Please give the listing again, word for word, with nothing left out.
-- start --
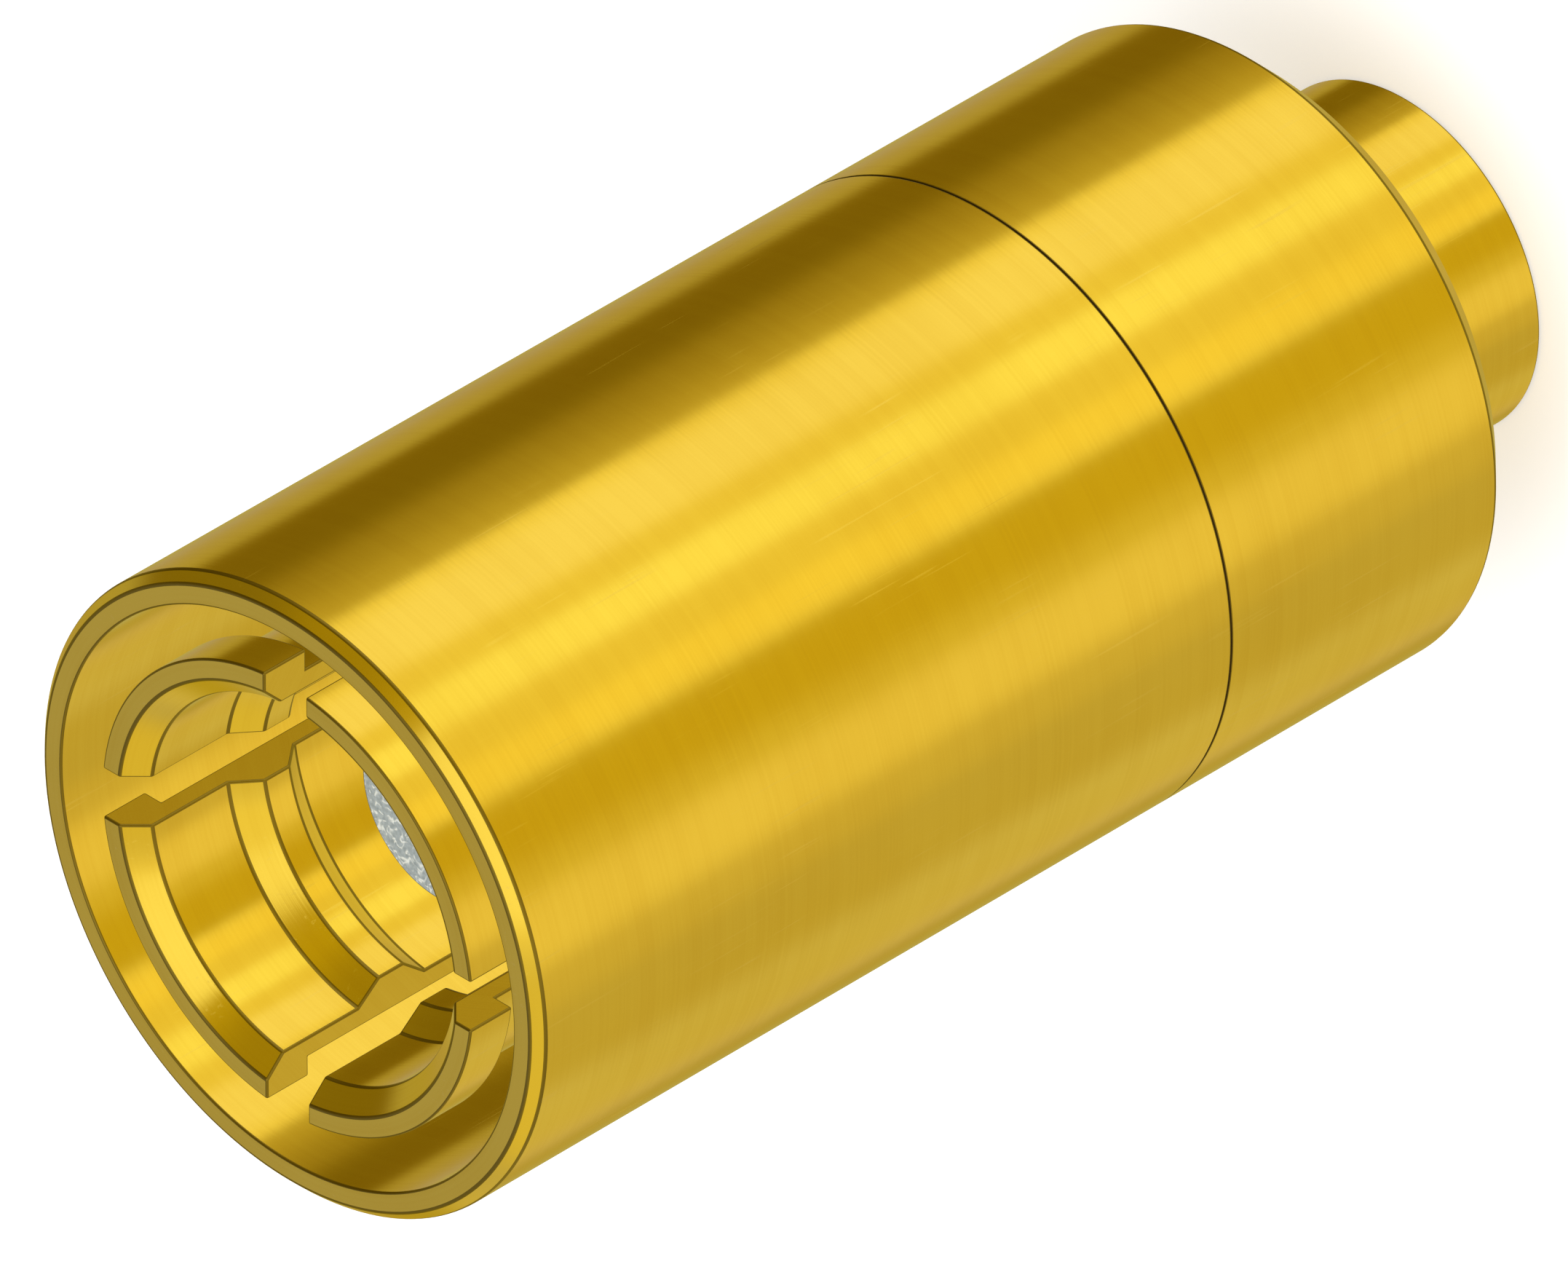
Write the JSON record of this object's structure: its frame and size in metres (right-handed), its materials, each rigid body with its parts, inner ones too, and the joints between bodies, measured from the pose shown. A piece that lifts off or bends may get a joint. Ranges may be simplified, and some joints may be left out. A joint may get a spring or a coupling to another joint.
{
  "type": "smb connector",
  "caption": "Straight push-on coaxial plug: plain outer sleeve round a slotted spring collet, insulated socket contact, and a rear tube for semi-rigid cable.",
  "frame": {"origin": "centre of the bottom edge of the cable tube, on the plug's axis", "axes": "+Z along the plug's axis from the cable tube to the mating face, +X and +Y through the slots of the spring collet"},
  "size_m": [0.006, 0.006, 0.0136],
  "materials": {
    "plated_shell": "polished gold plate over turned brass",
    "plated_spring": "gold plate over sawn and turned spring alloy",
    "plated_contact": "bright gold plate",
    "insulator": "crinkled, pale grey with white veins"
  },
  "bodies": {
    "root": {"outer_shell": "plated_shell", "rear_body": "plated_shell", "spring_collet": "plated_spring", "socket_contact": "plated_contact", "front_insulator": "insulator", "rear_insulator": "insulator"}
  },
  "joints": []
}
-- end --
[Task output]
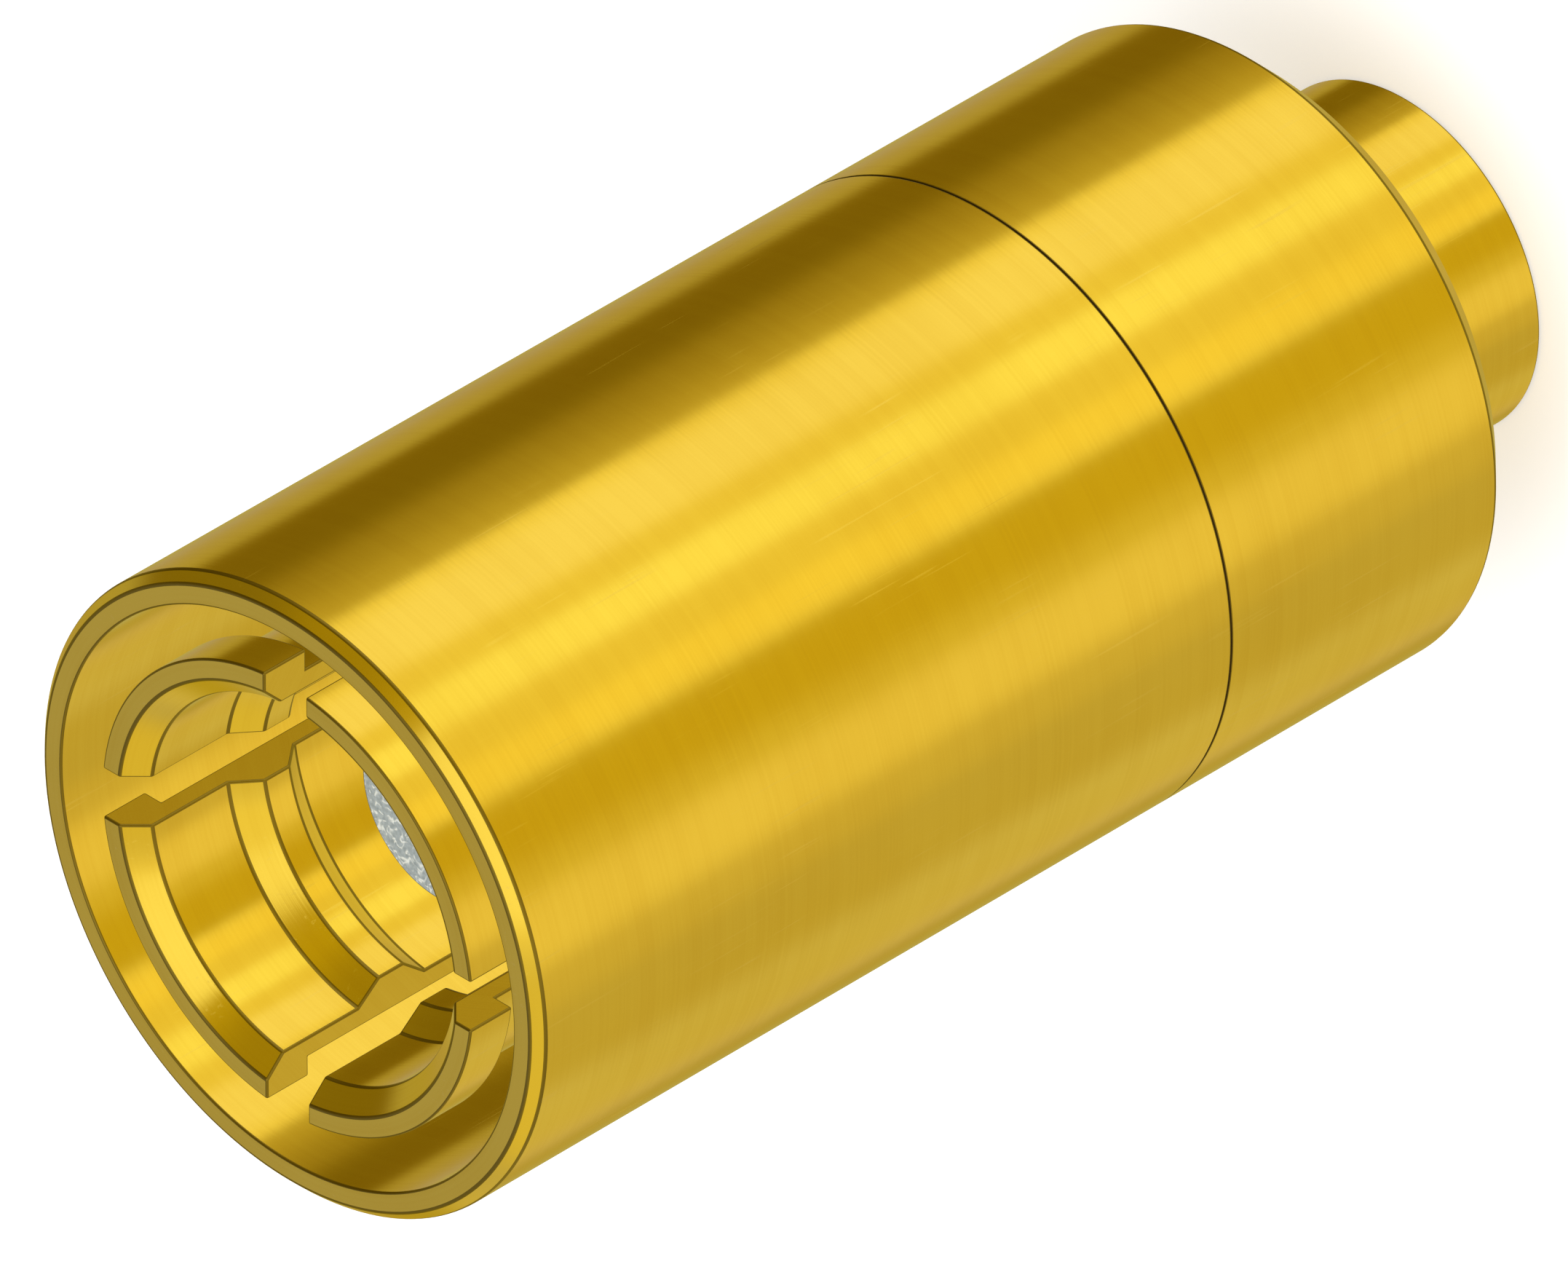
Write the JSON record of this object's structure: its frame and size in metres (right-handed), its materials, each rigid body with its parts, inner ones too, and the joints between bodies, measured from the pose shown. A piece that lifts off or bends may get a joint. Ranges may be simplified, and some joints may be left out. A joint may get a spring or a coupling to another joint.
{
  "type": "smb connector",
  "caption": "Straight push-on coaxial plug: plain outer sleeve round a slotted spring collet, insulated socket contact, and a rear tube for semi-rigid cable.",
  "frame": {"origin": "centre of the bottom edge of the cable tube, on the plug's axis", "axes": "+Z along the plug's axis from the cable tube to the mating face, +X and +Y through the slots of the spring collet"},
  "size_m": [0.006, 0.006, 0.0136],
  "materials": {
    "plated_shell": "polished gold plate over turned brass",
    "plated_spring": "gold plate over sawn and turned spring alloy",
    "plated_contact": "bright gold plate",
    "insulator": "crinkled, pale grey with white veins"
  },
  "bodies": {
    "root": {"outer_shell": "plated_shell", "rear_body": "plated_shell", "spring_collet": "plated_spring", "socket_contact": "plated_contact", "front_insulator": "insulator", "rear_insulator": "insulator"}
  },
  "joints": []
}